If money or statutory privacy requirements are on the line you simply cannot trust the application with the calculation. Either the database has to do the calculation, or preferably, some intermediate business logic tier running in a locked room under your control.

The problem is that you can't trust data coming from an external client! If somebody can make money by lying to your database there is a good chance they will. If I could arrange to get a $500,000 mortgage at 1% by simply reporting the wrong number to your database, then I have a strong motivation to do just that. For that kind of money it might be worth my while to run your application under a debugger while watching the traffic between the applications and the database with network sniffers. Eventually I'll learn how to impersonate your application, and send the database a number of my own choosing.

If you don't really care about the integrity of the calculation and nobody can gain any advantage by lying about calculation then you don't have to worry so much. You can decide based on the reasoning other folks have offered.

EDIT: Let me add a couple of specific example where you should not trust a calculation coming from the client.

  1. Security validation. As silly as it sounds, this crops up on web sites from time to time. The password checking is done in embedded Javascript, or the user is validated once by checking with the database, and the result of the validation is stored in a cookie or as a parameter in the URL. I kid you not, there have been web sites that have been cracked simply by changing a URL parameter from ?isAuthenticated="F" to ?isAuthenticated="T".

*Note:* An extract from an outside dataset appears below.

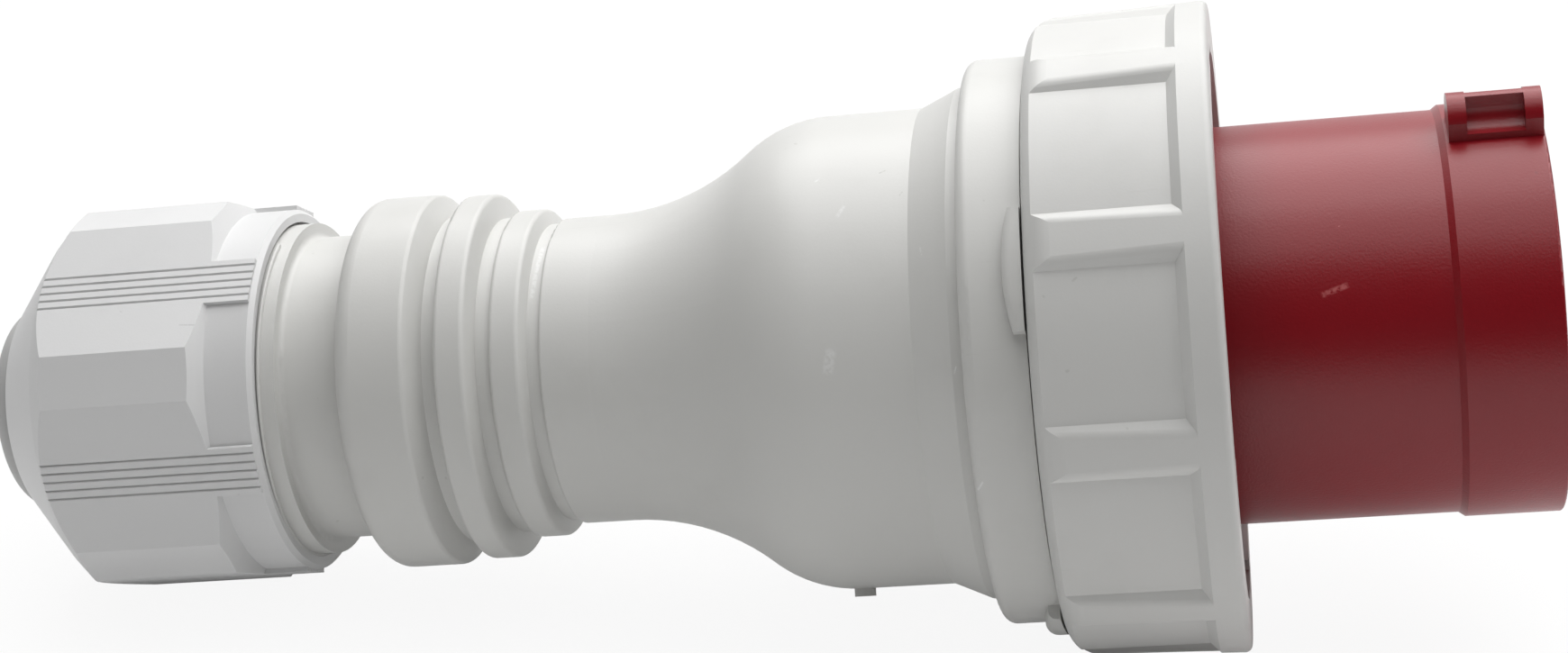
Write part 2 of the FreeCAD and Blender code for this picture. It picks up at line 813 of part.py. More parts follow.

  2. Bonus/commission calculations. Suppose you have an application used by the sale force where they enter their sales, and their bonus is calculated. If the database simply records the bonus or commission as submitted by the application, then a sales person with a technical background could use a debugger to inflate his commissions. The database or the middle tier at least has to check the validity of the calculation, and then you are duplicating the code for the calculation in the database and the application.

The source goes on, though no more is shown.